Objetivo da presente pesquisa é buscar indícios que apontem para o possível financiamento das campanhas eleitorais de 2018 dos Bolsonaros pela NRA ou por empresas recomendadas por tal organização. São cinco os principais parâmetros para a hipótese segundo a pesquisadora. Em primeiro lugar, o próprio histórico da NRA em oferecer apoio a grupos estrangeiros (de fora dos EUA) de extrema-direita, com o intuito de flexibilizar as leis de controle sobre o armamento de civis e, com isso, favorecer o comércio internacional de armas de fogo.
Em segundo lugar, a NRA patrocinou as duas campanhas presidenciais de Donald Trump. Em especial a primeira, de 2016, que teve Steve Bannon como estrategista. Bannon tem conexão direta com Eduardo Bolsonaro, que lidera na América do Sul a sua campanha de expansão mundial da extrema-direita chamada "The Movement".

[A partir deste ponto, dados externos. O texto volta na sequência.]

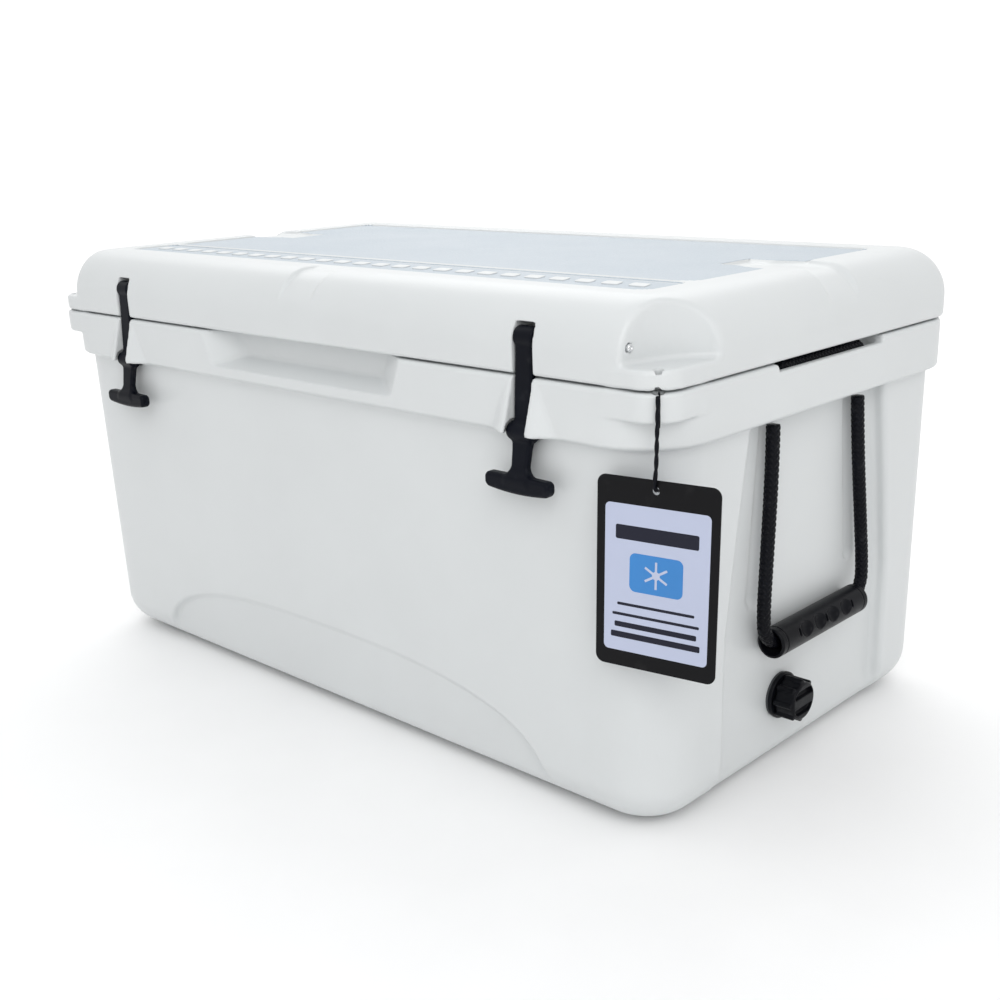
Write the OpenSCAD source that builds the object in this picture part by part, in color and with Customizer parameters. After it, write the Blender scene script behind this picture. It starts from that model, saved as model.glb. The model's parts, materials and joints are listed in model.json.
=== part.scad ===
// Rotomoulded cooler chest: a foam-filled tub and hinged lid, two rubber T-latches,
// rope handles with grips at both ends, a screw-cap drain and a swing tag on the lock lug.
// +X runs along the front, +Y to the back, +Z up. The origin is the centre of the floor plane.

/* [Chest] */
// Length of the rim, left to right
rim_len = 840; // [820:5:880]
// Depth of the rim, front to back
rim_dep = 471; // [460:1:500]
// Height of the tub's rim above the floor
rim_z = 372.4; // [366:0.2:384]
// Height of the lid's top above the floor
top_z = 436; // [430:1:446]
// Height of the rim band
rim_h = 45; // [42:1:48]
// How far the body stands back from the rim at its top
body_inset = 9; // [8:0.5:10]
// How much more it stands back at its foot
body_draft = 2; // [1:0.5:3]

/* [Walls] */
// Plastic thickness
skin = 4; // [4:0.5:5]
// Half length of the inside
inner_x = 364; // [350:1:366]
// Half depth of the inside
inner_y = 178; // [170:1:180]
// Height of the inside floor
inner_floor = 52; // [48:1:53]
// Gap between rim and lid
lid_gap = 1.6; // [1.4:0.1:2]

/* [Latches] */
// Distance of each latch from the middle
latch_x = 285; // [270:1:295]
// Width of the rubber strap
strap_w = 18; // [14:1:20]
// Width of the T-bar
tbar_w = 70; // [60:1:76]
// Radius of the latch pin
pin_r = 3; // [2.5:0.25:3.5]

/* [Handles] */
// Rope radius
rope_r = 6; // [5:0.5:6]
// Half length of the grip
grip_half = 72; // [66:1:72]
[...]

O terceiro parâmetro para a hipótese estaria no documentário produzido pela Al Jazeera ("How to sell a massacre" – Como vender um massacre) que revela que a NRA ofereceu apoio estratégico e discutiu meios de financiamento de campanha com a extrema-direita australiana entre 2016 e 2018. A NRA demonstrou interesse claro em ver políticos de extrema-direita bem sucedidos nas eleições federais de 2019 na Austrália. A partir daí, o quarto ponto dá conta de diversos encontros dos filhos de Bolsonaro com diretores da NRA nesse mesmo período (entre 2016 e 2018).
Ou seja, “se a NRA ofereceu apoio para a extrema-direita australiana, entendemos que haveria um interesse maior da organização em apoiar a família Bolsonaro devido ao potencial do mercado brasileiro e a fragilidade de nosso sistema democrático abalado desde as eleições de 2014”, explica.
Por fim, a pesquisadora aponta dados estatísticos sobre o consequente aumento das importações de armas no Brasil após a ascensão de Jair Bolsonaro. “Isso reforça a suspeita de que o governo Bolsonaro tenha alterado as leis para facilitar o acesso a armas de fogo a fim de cumprir um acordo feito com a NRA e com a indústria global de armas durante suas campanhas eleitorais”, sintetiza.